§ What to work on
Retype word for word the lines lying between the line containing "Continue the OpenSCAD" and the line containing "outside of the", together with those two lines themselves, and nothing besides.

§ Listed entries
+ + +

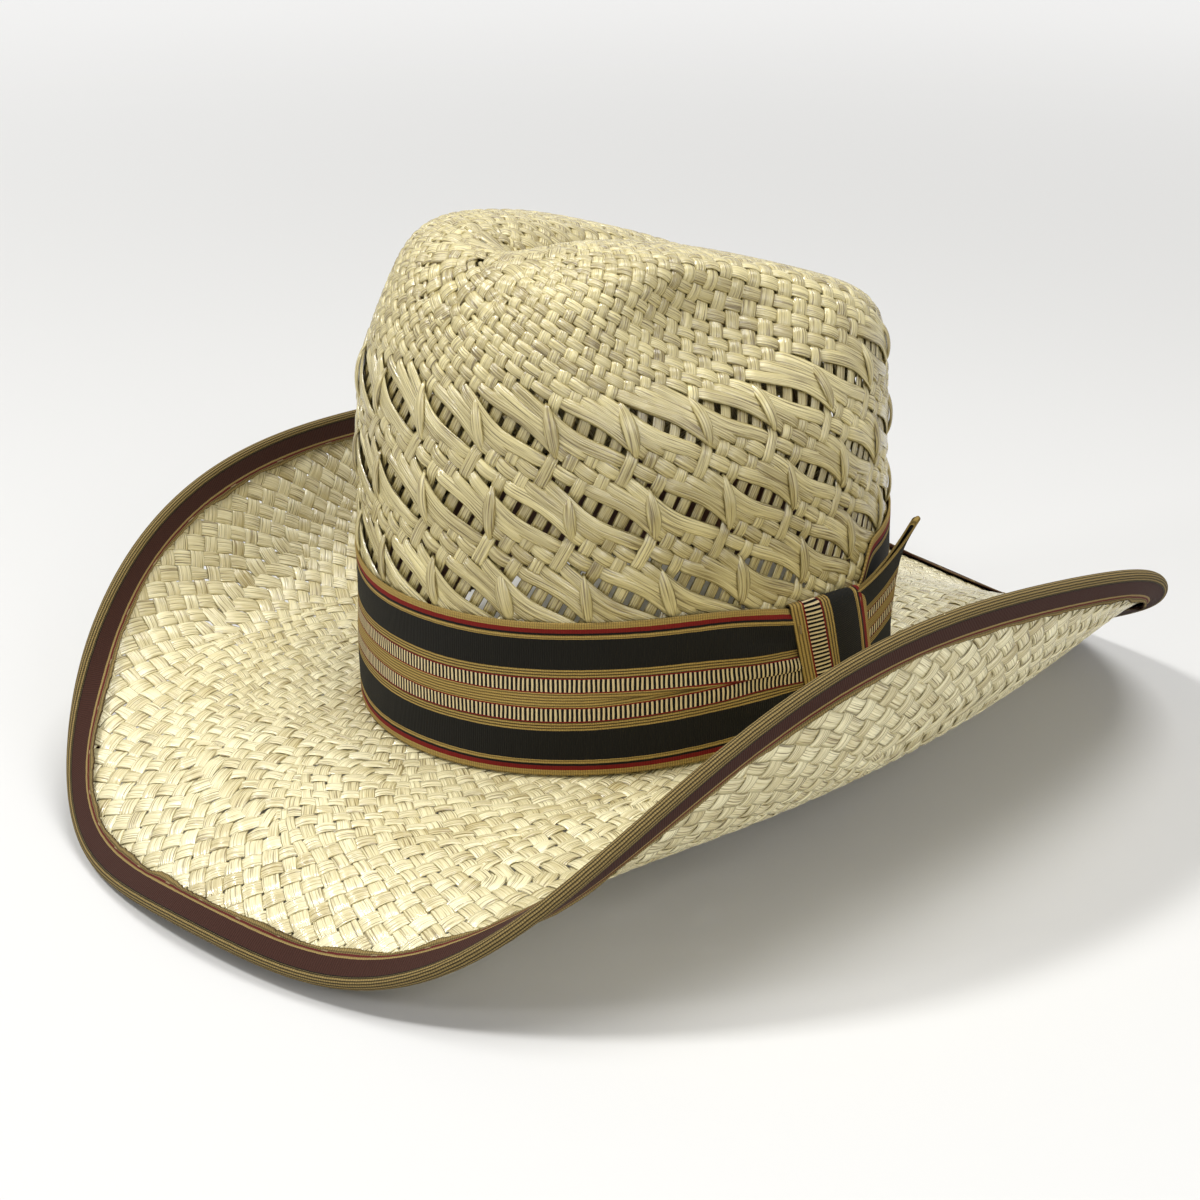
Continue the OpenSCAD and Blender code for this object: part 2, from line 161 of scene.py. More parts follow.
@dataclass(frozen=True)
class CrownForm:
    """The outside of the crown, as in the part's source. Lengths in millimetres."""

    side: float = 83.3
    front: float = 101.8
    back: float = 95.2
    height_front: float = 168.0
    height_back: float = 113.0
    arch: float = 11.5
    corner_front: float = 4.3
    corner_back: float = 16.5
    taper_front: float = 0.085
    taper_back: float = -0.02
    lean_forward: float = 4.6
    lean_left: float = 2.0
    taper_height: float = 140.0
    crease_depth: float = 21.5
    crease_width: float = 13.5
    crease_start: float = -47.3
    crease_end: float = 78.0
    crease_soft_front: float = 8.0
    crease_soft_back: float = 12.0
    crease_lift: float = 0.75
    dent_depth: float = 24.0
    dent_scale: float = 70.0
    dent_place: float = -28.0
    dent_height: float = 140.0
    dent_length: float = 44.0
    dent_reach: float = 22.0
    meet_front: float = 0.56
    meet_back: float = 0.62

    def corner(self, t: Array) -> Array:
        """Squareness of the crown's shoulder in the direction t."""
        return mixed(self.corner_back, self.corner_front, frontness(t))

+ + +

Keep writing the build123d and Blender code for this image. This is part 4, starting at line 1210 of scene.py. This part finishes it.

+ + +

§ Answer to the problem
Continue the OpenSCAD and Blender code for this object: part 2, from line 161 of scene.py. More parts follow.
@dataclass(frozen=True)
class CrownForm:
    """The outside of the crown, as in the part's source. Lengths in millimetres."""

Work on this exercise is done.